Spray the top of the gnocchi with oil and transfer to a preheated 400-degree oven. Bake until the bottoms are golden and they are puffy; this will take about 12-15 minutes.


Transfer the gnocchi to a large bowl and toss with just enough sauce to coat the pasta.


It's ready! Cauliflower Gnocchi is one of my new go-to things to prepare. Each pillow-like pasta melts in your mouth and is delicious. I love it with marinara sauce, but feel free to dress it up with your favorite sauce for the most delectable meal. While I'm not sure any restaurant in Little Italy would serve my modern version of this old-time dish, it's my new favorite.


Enjoy!


Cauliflower Gnocchi:

yields approximately 80


  • 24 ounces frozen cauliflower

  • 1/2 cup + 1/2 cup cassava flour

  • 1/2 cup potato starch

  • 1/3 cup parmesan cheese plus more for serving

  • 1 egg

  • 1/8 teaspoon nutmeg

  • 1/8 teaspoon kosher salt

  • 1/8 teaspoon black pepper

  • 1 jar of marinara sauce for serving

  • Microwave the cauliflower according to the package directions. Transfer to a paper towel-lined sheet pan and then squeeze the cauliflower to discard excess liquid.

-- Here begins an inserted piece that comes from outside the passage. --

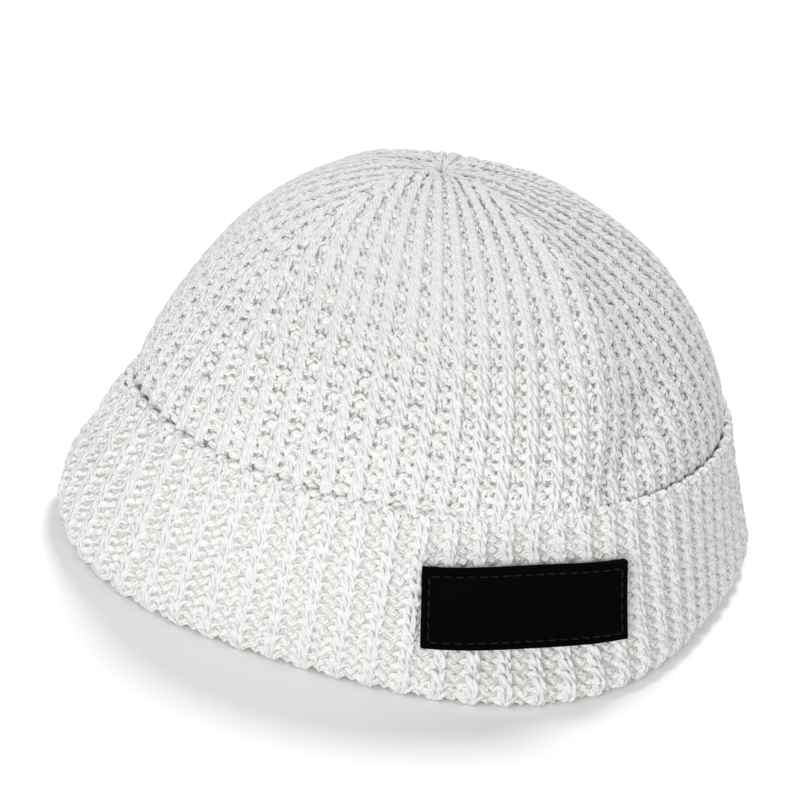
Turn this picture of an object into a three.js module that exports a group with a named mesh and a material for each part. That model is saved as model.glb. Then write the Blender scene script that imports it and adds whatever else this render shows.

  • Transfer the cauliflower to a food processor and pulse until it looks like rice.

  • Add the 1/2 cup of flour, potato starch, cheese, salt, pepper, and nutmeg and pulse a few times. Add the egg and pulse until just blended. The dough will be soft.

  • Transfer the dough to a flat surface covered with parchment paper and a 1/2 cup of flour. Gently knead until dough is firmer. Divide the mixture into four portions and roll each one into logs 1/2" in diameter. Cut into 1 " pieces and transfer the gnocchi to a parchment-lined sheet pan coated with cooking spray. The gnocchi can be refrigerated at this point for a few hours before cooking.

  • Spray the top of the gnocchi with oil and transfer to a preheated 400-degree oven. Bake until the bottoms are golden and they are puffy; this will take about 12-15 minutes.

  • Transfer the gnocchi to a large bowl and toss with just enough sauce to coat the pasta.

  • Time- Saving Tip: The gnocchi can be shaped hours before cooking and refrigerated.